Fried Scales – Sweet & Savoury
Fish scales are wonderful little vehicles for flavour. On the opening menu at Saint Peter we fried red mullet scales and seasoned them with vinegar powder and ground fennel seeds, then sprinkled them over the top of a salt-roasted pumpkin. Texture is so important with softer ingredients like this and fish scales, if used in a considered way, can be a creative, delicious way to provide it.
Scale a smaller fish that has smaller scales, such as whiting, bream, red mullet or flathead. Place the scales in a small saucepan of cold water to cover and bring to the boil. Repeat this process 5 times, each time with new cold water. This will not only clean the scales but make them slightly more tender in the final product.

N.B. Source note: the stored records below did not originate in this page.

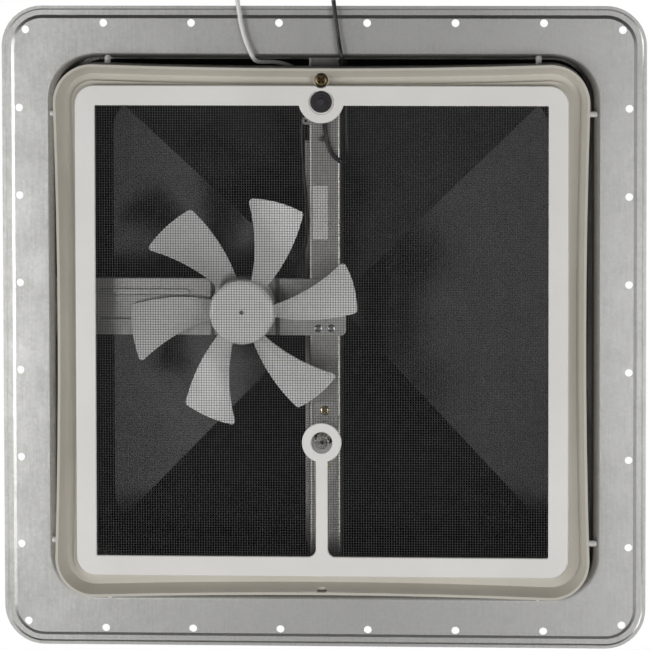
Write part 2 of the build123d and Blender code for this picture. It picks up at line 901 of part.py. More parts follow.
with BuildPart() as supply_wire_white:
    wire_run(
        [
            (-14.2, -162.4, 20),
            (-17.5, -170.5, 17),
            (-31, -177.2, 13),
            (-42, -178.2, 4),
            (-46, -180.8, -3.6),
            (-49.5, -188, -4.2),
            (-53.5, -200, -3.9),
            (-56.5, -217, -3.5),
            (-57, -220, -3.3),
        ],
        supply_r,
    )
save(supply_wire_white, "supply_wire_white")

with BuildPart() as motor_leads:
    for side in (-1, 1):
        wire_run(
            [
                (fan_x + 11, fan_y + side * 3, can_back + 3.2),
                (fan_x + 16, fan_y - 5 + side * 2, 53),
                (-26, -30 + side * 1.5, 36),
                (-15, -50 + side * 1.2, 21.5 + side * 1.2),
                (-14.2, -95, 20 + side * 1.1),
                (-14.2, connector_y + 0.4, 20 + side * 1.1),
            ],
            lead_r,
        )
save(motor_leads, "motor_leads")

# ---- crank operator ----

plate_width = 15.0
plate_low = 52.0
plate_high = 106.0
plate_z = bar_z - 1.6
wall_in = 8.0
wall_out = 9.3
floor_z = bar_z + strap
floor_top = floor_z + 1.6
bridge_z = 36.4
bridge_top = 38.0
bridge_low = 69.4
housing_low = 50.0
housing_high = 101.0
collar_top = floor_top + 2.0
spindle_r = 2.2
operator_screw_ys = (crank_y - 16, crank_y + 21)

crank_axis = Axis((0, crank_y, 0), (0, 0, 1))
crank_plane = Plane(origin=(0, crank_y, 0), x_dir=(1, 0, 0), z_dir=(0, -1, 0))

with BuildPart() as operator_plate:
    with BuildSketch(Plane.XY.offset(plate_z)):
        with Locations((0, (plate_low + plate_high) / 2)):
            RectangleRounded(plate_width, plate_high - plate_low, 2)
        with Locations((0, crank_y)):
            Circle(journal_r + slip, mode=Mode.SUBTRACT)
        with Locations(*[(0, y) for y in operator_screw_ys]):
            Circle(screw_r, mode=Mode.SUBTRACT)
    extrude(amount=bar_z - plate_z)
save(operator_plate, "operator_plate")

with BuildPart() as operator_screws:
    for y in operator_screw_ys:
        add_pan_screw((0, y, plate_z), 3.3, 1.7, screw_r, 6.2)
save(operator_screws, "operator_screws")

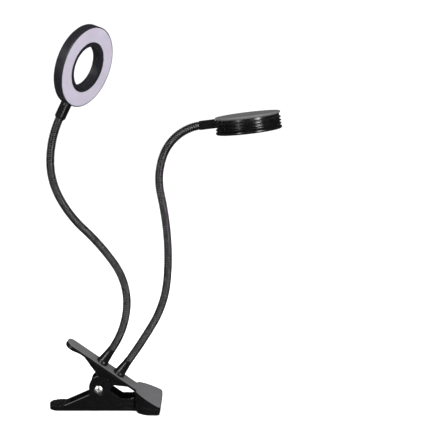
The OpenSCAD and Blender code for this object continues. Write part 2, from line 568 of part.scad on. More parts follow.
lower_lever();
upper_lever();
lower_jaw_pad();
upper_jaw_pad();
pivot_screw();
pivot_nut();
pivot_sleeve();
torsion_spring();
cable_grommet();
supply_leads();
neck_boot(ring_u);  // ring_neck_boot
neck_boot(disc_u);  // disc_neck_boot
neck_stud(ring_u);  // ring_neck_stud
neck_stud(disc_u);  // disc_neck_stud
neck_nut(ring_u);  // ring_neck_nut
neck_nut(disc_u);  // disc_neck_nut
on_ring() neck_block(ring_ro, ring_block_l);  // ring_neck_block
on_disc() translate([0, 0, -disc_seat]) neck_block(disc_r, disc_block_l);  // disc_neck_block
for (i = [0 : 5]) {
    neck_link(ring_u, ring_rows, i);
    neck_link(disc_u, disc_rows, i);
}
ring_rear_housing();
ring_outer_bezel();
ring_inner_bezel();
ring_diffuser();
ring_led_board();
ring_leds();
ring_screws();
disc_housing();
disc_top_cap();
disc_lens_ring();
disc_lens();
disc_led_board();
disc_leds();
disc_screws();
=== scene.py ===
"""Looks of a clip-on LED grow light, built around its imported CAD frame.

A spring clamp carries two goosenecks. One ends in a ring head, the other in a finned disc head whose
lamp is lit.
"""

import json
import math

import bpy
import numpy as np
from mathutils import Matrix, Vector

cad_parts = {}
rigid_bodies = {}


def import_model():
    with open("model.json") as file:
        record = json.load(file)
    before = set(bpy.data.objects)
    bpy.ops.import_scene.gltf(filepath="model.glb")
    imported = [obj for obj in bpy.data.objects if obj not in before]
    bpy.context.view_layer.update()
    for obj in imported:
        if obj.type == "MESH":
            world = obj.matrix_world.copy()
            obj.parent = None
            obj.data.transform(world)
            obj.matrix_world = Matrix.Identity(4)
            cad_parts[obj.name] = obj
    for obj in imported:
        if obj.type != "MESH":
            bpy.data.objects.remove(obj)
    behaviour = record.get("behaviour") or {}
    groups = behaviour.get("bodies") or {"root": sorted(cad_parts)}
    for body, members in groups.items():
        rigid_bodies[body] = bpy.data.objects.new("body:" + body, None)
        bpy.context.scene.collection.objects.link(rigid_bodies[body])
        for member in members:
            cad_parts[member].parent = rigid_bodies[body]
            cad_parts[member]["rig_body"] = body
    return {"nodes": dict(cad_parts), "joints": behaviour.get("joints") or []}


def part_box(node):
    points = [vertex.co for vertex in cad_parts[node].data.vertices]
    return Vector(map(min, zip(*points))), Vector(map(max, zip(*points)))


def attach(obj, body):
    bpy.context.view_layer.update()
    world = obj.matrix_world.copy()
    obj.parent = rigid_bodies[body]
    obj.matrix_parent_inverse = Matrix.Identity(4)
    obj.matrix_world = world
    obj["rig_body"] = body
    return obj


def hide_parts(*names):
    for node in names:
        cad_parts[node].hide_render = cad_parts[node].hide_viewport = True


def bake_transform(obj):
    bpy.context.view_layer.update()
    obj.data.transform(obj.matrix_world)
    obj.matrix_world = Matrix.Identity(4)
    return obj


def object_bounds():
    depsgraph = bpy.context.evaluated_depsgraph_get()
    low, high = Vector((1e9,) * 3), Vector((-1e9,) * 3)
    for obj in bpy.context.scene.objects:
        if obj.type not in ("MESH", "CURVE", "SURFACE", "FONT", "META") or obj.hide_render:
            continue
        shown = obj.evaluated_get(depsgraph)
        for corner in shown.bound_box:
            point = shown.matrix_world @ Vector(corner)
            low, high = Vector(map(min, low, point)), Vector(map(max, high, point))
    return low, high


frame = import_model()
cad_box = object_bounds()
nodes = frame["nodes"]
joints = {joint["name"]: joint for joint in frame["joints"]}
MM = 0.001

# ---- Levers ----
# Injection-moulded black ABS, one body each. A mould leaves no sharp edge, so each piece is a copy of its
# CAD solid with its edges eased. The sides come out glossy, and the tops, which are spark-textured, duller.
# The tops are also given a lighter grey colour, which is painted light: it stands in for the light from
# above.


def take(*objects):
    """Selects only these objects, the first of them active."""
    bpy.ops.object.select_all(action="DESELECT")
    for obj in objects:
        obj.select_set(True)
    bpy.context.view_layer.objects.active = objects[0]


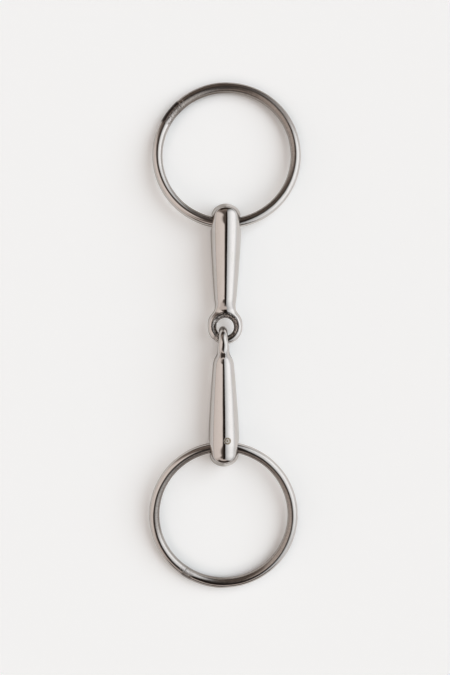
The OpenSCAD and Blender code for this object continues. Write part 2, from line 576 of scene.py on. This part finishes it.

Meanwhile, pour 2 liters (68 fl oz/8 cups) canola (rapeseed) oil into a saucepan set over a medium– high heat. While this is coming up to the desired temperature of 185°C (365°F), make sure that the blanched scales are completely dry. Dust them very lightly in rice flour.
When the oil has reached a light haze and is 185°C (365°F), carefully add the scales and deep-fry for about 5 seconds, until crisp but without too much colour. Using a sieve, drain and set on paper towel to dry out. Season liberally with fine salt and set aside in a dry place ready for serving. You can add other flavours here too, such as ground fennel, togarashi, ground seaweed, etc.
When considering fish scales for sweet applications, at the point of boiling the scales in water 5 times, on the fifth time trade the water for a 60:40 sugar:water solution. This will give the scales a thin sugar coating that, when fried, will caramelize and have the potential for sweet applications.